Task data
▼

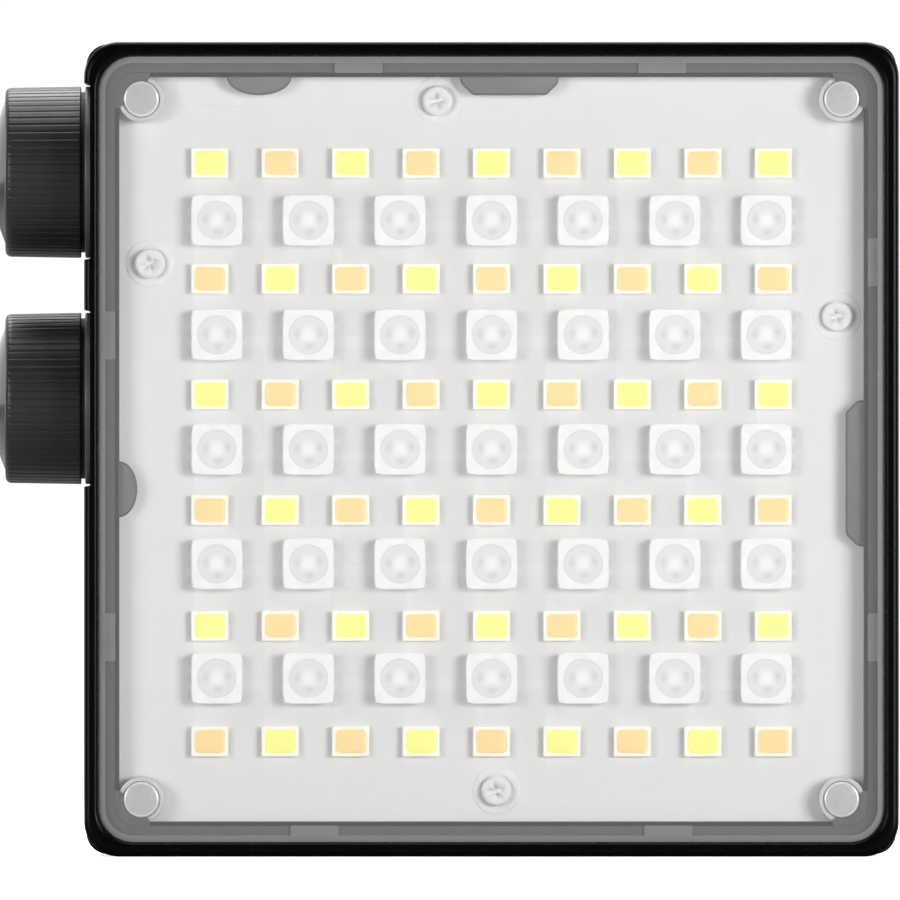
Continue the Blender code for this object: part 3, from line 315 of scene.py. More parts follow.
class Grove(Wiring):
    """A Geometry Nodes tree with named inputs, run once on a piece."""

    def __init__(self, name, **inputs):
        super().__init__(bpy.data.node_groups.new(name, "GeometryNodeTree"))
        sockets = self.tree.interface
        for side in ("INPUT", "OUTPUT"):
            sockets.new_socket("Geometry", in_out=side, socket_type="NodeSocketGeometry")
        self.identifiers = {}
        for label, kind in (inputs | {"finish": "Material"}).items():
            made = sockets.new_socket(label, in_out="INPUT", socket_type="NodeSocket" + kind)
            self.identifiers[label] = made.identifier
        self.start = self.tree.nodes.new("NodeGroupInput")

    def __getitem__(self, label):
        return Value(self, self.start.outputs[label])

    def copies(self, points, turn, **inputs):
        """One shape set on points, each copy turned about Y."""
        shape = self.add("GeometryNodeObjectInfo", {"Object": self["shape"]}, output="Geometry")
        turned_by = self.add("CombineXYZ", {"Y": turn})
        inputs |= {"Points": points, "Instance": shape, "Rotation": turned_by}
        return self.add("GeometryNodeInstanceOnPoints", inputs)

    def chance(self, low, high):
        """A number between two others, one for each point."""
        inputs = {2: low, 3: high, "Seed": self["seed"]}
        return self.add("FunctionNodeRandomValue", inputs, output=1, data_type="FLOAT")

    def close(self, geometry):
        """Makes the copies real and gives the result its finish."""
        real = self.add("GeometryNodeRealizeInstances", {0: geometry})
        done = self.add("GeometryNodeSetMaterial", {0: real, "Material": self["finish"]})
        self.add("NodeGroupOutput", {0: done})
        return self

    def run(self, piece, look, **values):
        modifier = piece.modifiers.new("grove", "NODES")
        modifier.node_group = self.tree
        for label, value in (values | {"finish": finish(look)}).items():
            modifier[self.identifiers[label]] = value
        return flattened(piece)


# ---------------------------------------------------------------- finishes


def moulded(name, colour, roughness, grain=5200.0, depth=0.000006, **sockets):
    """Moulded plastic with the fine spark-eroded grain of its tool."""
    recipe = Recipe(name)
    rough = recipe.between(recipe.noise(900.0, 2.0), roughness - 0.05, roughness + 0.05)
    sockets["Normal"] = recipe.bump(recipe.noise(grain, 2.0, 0.6), depth)
    return recipe.finish(recipe.principled(recipe.varied(colour, 0.12, 700.0), rough, **sockets))


def metal(name, colour, roughness, grain=3000.0, stretch=(1.0, 1.0, 1.0), share=1.0):
    """Plain or plated metal with fine tool marks, drawn out along one axis."""
    recipe = Recipe(name)
    mapped = recipe.add("Mapping", {"Vector": recipe.place(), "Scale": stretch})
    marks = recipe.add("TexNoise", {"Vector": mapped, "Scale": grain, "Detail": 4.0})
    tone = recipe.blend(marks, [c * 0.86 for c in colour], [min(c * 1.1, 1.0) for c in colour])
    rough = recipe.between(marks, roughness - 0.08, roughness + 0.1)
    normal = recipe.bump(marks, 0.000003)
    return recipe.finish(recipe.principled(tone, rough, Metallic=share, Normal=normal))


def clear_sheet(name, haze, tint, roughness, gloss):
    """Clear moulded plastic: what is behind shows through, under a faint haze and a sharp gloss."""
    recipe = Recipe(name)
    slant = recipe.add("LayerWeight", {"Blend": 0.5}, output="Facing")
    mirror = slant**5.0 * 0.96 + 0.04
    film = recipe.between(recipe.noise(260.0, 2.0), 0.96, 1.04)
    share = (mirror * gloss + film * haze).at_most(1.0)
    plastic = recipe.principled(tint, roughness, Specular_IOR_Level=0.5)
    clear = recipe.add("BsdfTransparent", {"Color": (1.0, 1.0, 1.0)})
    return recipe.finish(recipe.add("MixShader", {0: share, 1: clear, 2: plastic}))


def board_white(name):
    """White solder mask, with the faint relief of the copper tracks under it, and painted light towards its
    edges.
    """
    recipe = Recipe(name)
    across = recipe.axis("X")
    up = recipe.axis("Z")
    speck = recipe.noise(4200.0, 3.0)
    tracks = abs((across / WHITE_PITCH[0]).fraction() - 0.5) < 0.06
    lanes = abs((up / RGB_PITCH[1]).fraction() - 0.5) < 0.05
    raised = tracks.at_least(lanes)
    tone = recipe.blend(recipe.noise(120.0, 2.0), (0.715, 0.713, 0.717), (0.775, 0.772, 0.778))
    # Painted light: the board turns lighter towards its edges, to lift the shade that the frame's walls
    # cast on it.
    aside = abs(across - CENTRE_X).at_least(abs(up - CENTRE_Z))
    painted_edge_light = ((aside - BOARD_LIGHTENED_FROM) * 100.0).at_least(0.0).at_most(1.0)
    tone = recipe.blend(painted_edge_light, tone, (0.86, 0.86, 0.863))
    tone = recipe.blend(raised * 0.2, tone, (0.86, 0.855, 0.865))
    normal = recipe.bump(raised * 3.0 + speck, 0.0000025)
    return recipe.finish(recipe.principled(tone, recipe.between(speck, 0.42, 0.55), Normal=normal))


def phosphor(name, middle_colour, edge_colour):
    """Silicone filled with phosphor powder: a matt speckled body under a soft gloss, with a faint painted
    glow.
    """
    recipe = Recipe(name)
    powder = recipe.noise(15000.0, 2.0, 0.7)
    share = recipe.between(powder, 0.1, 0.5) + recipe.noise(700.0, 1.0) * 0.2
    tone = recipe.blend(share, middle_colour, edge_colour)
    # Painted glow: a little emission in the phosphor's own colour, though the LEDs are not lit.
    glow = {"Emission_Color": tone, "Emission_Strength": 0.12}
    return recipe.finish(recipe.principled(tone, 0.35, Normal=recipe.bump(powder, 0.000003), **glow))


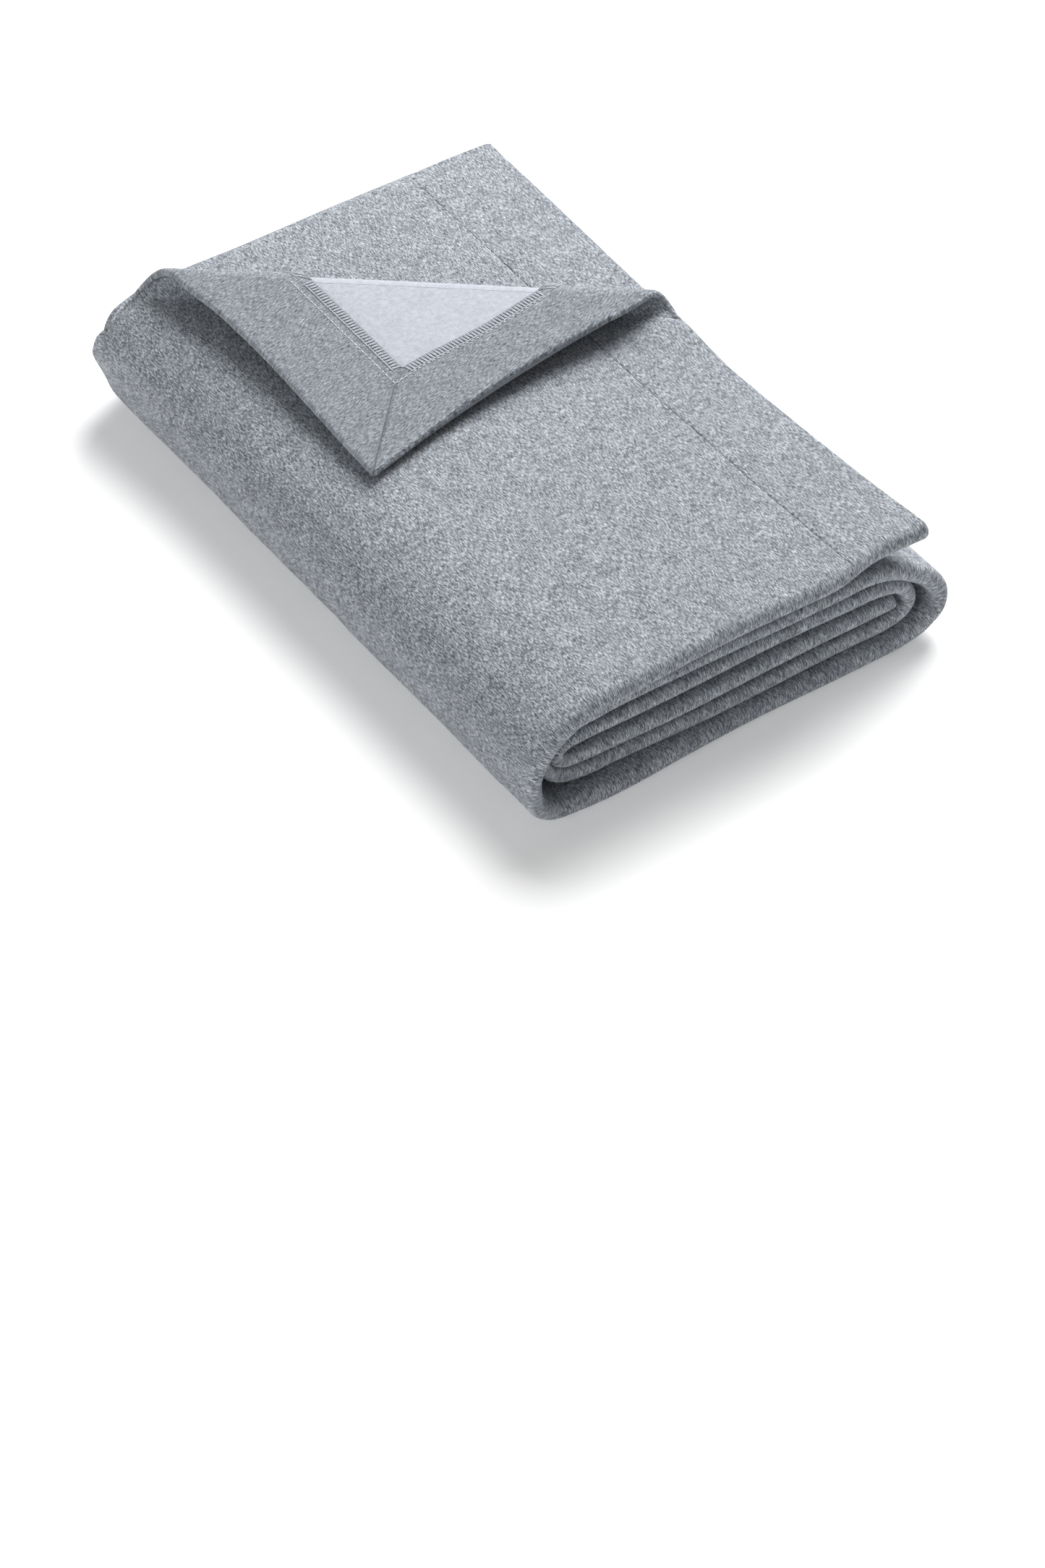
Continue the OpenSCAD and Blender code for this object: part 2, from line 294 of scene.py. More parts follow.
def roll_points():
    """The middle of the three plies in X and Z, from the top layer's end into the core."""
    under, upper = Z_UNDER - 1.2, Z_UPPER - 0.6
    core, lower = Z_CORE - 1.2, Z_LOWER - 1.2
    return [
        (TOP_END, Z_TOP - 2.0), (226, Z_TOP - 0.5), (196, Z_TOP), (62, Z_TOP), (46, Z_TOP - 0.6),
        (30, Z_TOP - 4.8), (18, Z_TOP - 12), (9.5, 47.5), (5.6, 37), (5.6, 25), (9, 14.5), (17, 8),
        (30, Z_BOTTOM), (100, Z_BOTTOM), (215, Z_BOTTOM), (236, Z_BOTTOM + 0.6), (250.5, Z_BOTTOM + 4),
        (260, 18), (261, 26), (256.5, 35), (246, 43.5), (232, 50.5), (215, under - 0.6), (195, under),
        (100, under), (46, under), (29, under - 2.2), (18.6, 48.5), (14.4, 41), (15.2, 34), (19, 27.5),
        (26, 21.5), (40, lower + 0.3), (60, lower), (205, lower), (228, lower + 0.3), (239, 20.5),
        (243.4, 26), (242, 33.5), (236, 39.6), (224, upper - 0.2), (200, upper), (60, upper),
        (38, upper), (29, upper - 1.0), (24, upper - 4.4), (23.8, core + 5.0), (28, core + 1.2),
        (38, core), (60, core), (150, core), (234, core),
    ]


class Path:
    """The roll's path by arc length, with the way out of the roll at each place."""

    def __init__(self, points):
        self.points = through(points)
        steps = np.linalg.norm(np.diff(self.points, axis=0), axis=1)
        self.u = np.concatenate([[0.0], np.cumsum(steps)])
        self.length = self.u[-1]
        even = np.arange(0, self.length, 0.5)
        self.points = np.column_stack([np.interp(even, self.u, self.points[:, k]) for k in (0, 1)])
        self.u = even
        ahead = np.gradient(self.points, even, axis=0)
        ahead /= np.linalg.norm(ahead, axis=1, keepdims=True)
        self.out = np.column_stack([ahead[:, 1], -ahead[:, 0]])
        angle = np.unwrap(np.arctan2(ahead[:, 1], ahead[:, 0]))
        bend = np.abs(np.gradient(angle, even))
        self.bend = np.convolve(np.pad(bend, 4, mode="edge"), np.ones(9) / 9, mode="valid")

    def at(self, u):
        middle = np.column_stack([np.interp(u, self.u, self.points[:, k]) for k in (0, 1)])
        out = np.column_stack([np.interp(u, self.u, self.out[:, k]) for k in (0, 1)])
        return middle, out / np.linalg.norm(out, axis=1, keepdims=True)

    def stations(self, start, end, flat_step=6.0, turn_step=0.2):
        """Places from start to end, closer together where the path bends."""
        inside = (self.u >= start) & (self.u <= end)
        density = 1 / flat_step + self.bend[inside] / turn_step
        count = np.concatenate([[0.0], np.cumsum(density[:-1]) * 0.5])
        wanted = np.linspace(0, count[-1], max(3, int(count[-1]) + 2))
        stations = np.interp(wanted, count, self.u[inside])
        stations[0], stations[-1] = start, end
        return stations

    def first(self, test):
        return float(self.u[np.argmax(test(self.points))])


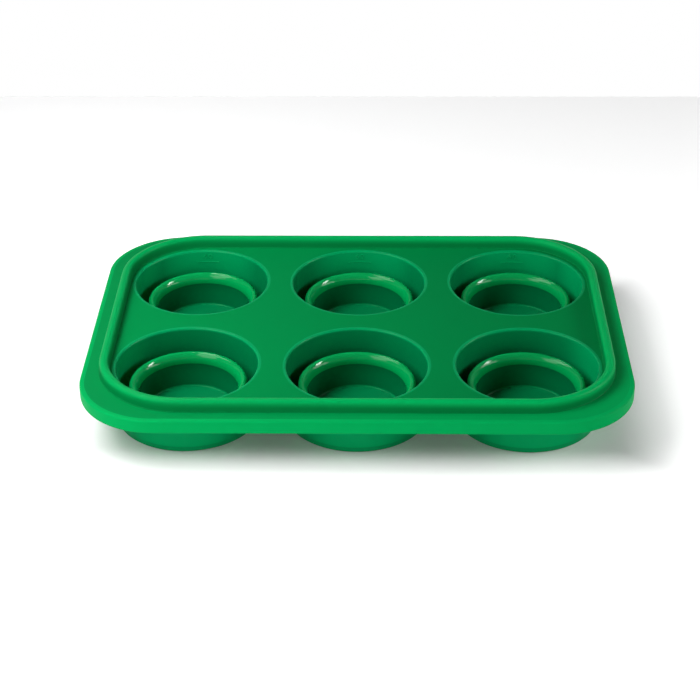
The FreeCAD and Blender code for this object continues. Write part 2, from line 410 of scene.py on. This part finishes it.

▲

Exercise directions
Give the count of lines containing "code", with no added text.

Solution
3